Estos son los que vieron y anunciaron la verdad a los hombres, sin temer ni adular a nadie, sin dejarse vencer de la vanagloria; sino, que llenos del Espíritu Santo, sólo dijeron lo que vieron y oyeron. Sus escritos se conservan todavía y quien los lea y les preste fe, puede sacar el más grande provecho en las cuestiones de los principios y fin de las cosas y, en general, sobre aquello que un filósofo debe saber.

No compusieron jamás sus discursos con demostración, ya que fueron testigos fidedignos de la verdad por encima de toda demostración. Por lo demás, los sucesos pasados y actuales nos obligan a adherirnos a sus palabras. También por los milagros que hacían es justo creerles, pues por ellos glorificaban a Dios Hacedor y Padre del Universo, y anunciaban a Cristo Hijo suyo, que de Él procede. En cambio, los falsos profetas, llenos del espíritu embustero e impuro, no hicieron ni hacen caso, sino que se atreven a realizar ciertos prodigios para espantar a los hombres y glorificar a los espíritus del error y a los demonios.
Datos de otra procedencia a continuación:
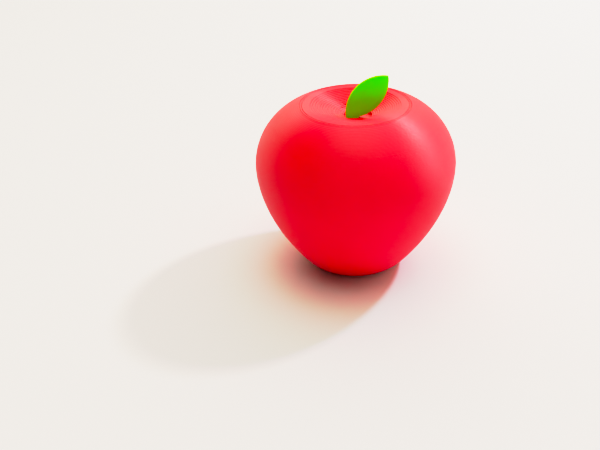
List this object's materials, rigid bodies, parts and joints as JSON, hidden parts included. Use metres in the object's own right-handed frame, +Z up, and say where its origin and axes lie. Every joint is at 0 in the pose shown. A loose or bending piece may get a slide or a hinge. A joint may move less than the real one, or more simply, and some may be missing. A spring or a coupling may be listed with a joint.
{
  "type": "apple ornament",
  "caption": "Plastic apple ornament with a narrow flat foot, round shoulders, a level crown with a shallow conical dimple and a pointed leaf plugged into a well at its bottom.",
  "frame": {"origin": "centre of the flat foot, on the surface the apple stands on", "axes": "+Z up along the apple's axis; the leaf leans towards +X, with its broad face towards -Y, the front"},
  "size_m": [0.08, 0.08, 0.079],
  "materials": {
    "red_plastic": "satin, fine horizontal layer lines",
    "green_plastic": "satin"
  },
  "bodies": {
    "root": {"apple_body": "red_plastic", "leaf": "green_plastic"}
  },
  "joints": []
}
Ante todo, por tu parte, ruega para que se te abran las puertas de la luz, pues estas cosas no son fáciles de ver y comprender por todos, sino a quien Dios y su Cristo concede comprenderlas.
Esto dijo y muchas otras cosas que no tengo por qué referir ahora. Se marchó y después de exhortarme a seguir sus consejos, no le volví a ver jamás. Sin embargo, inmediatamente sentí que se encendía un fuego en mi alma y se apoderaba de mí el amor a los profetas y a aquellos hombres que son amigos de Cristo y, reflexionando sobre los razonamientos del anciano, hallé que ésta sola es la filosofía segura y provechosa.

De este modo, y por estos motivos, yo soy filósofo, y quisiera que todos los hombres, poniendo el mismo fervor que yo, siguieran las doctrinas del Salvador. Pues hay en ellas un no sé qué de temible y son capaces de conmover a los que se apartan del recto camino, a la vez que, para quienes las meditan, se convierten en dulcísimo descanso.

Ahora bien, si tú también te preocupas algo de ti mismo y aspiras a tu salvación y tienes confianza en Dios, como a hombre que no es ajeno a estas cosas, te es posible alcanzar la felicidad, reconociendo a Cristo e iniciándote en sus misterios.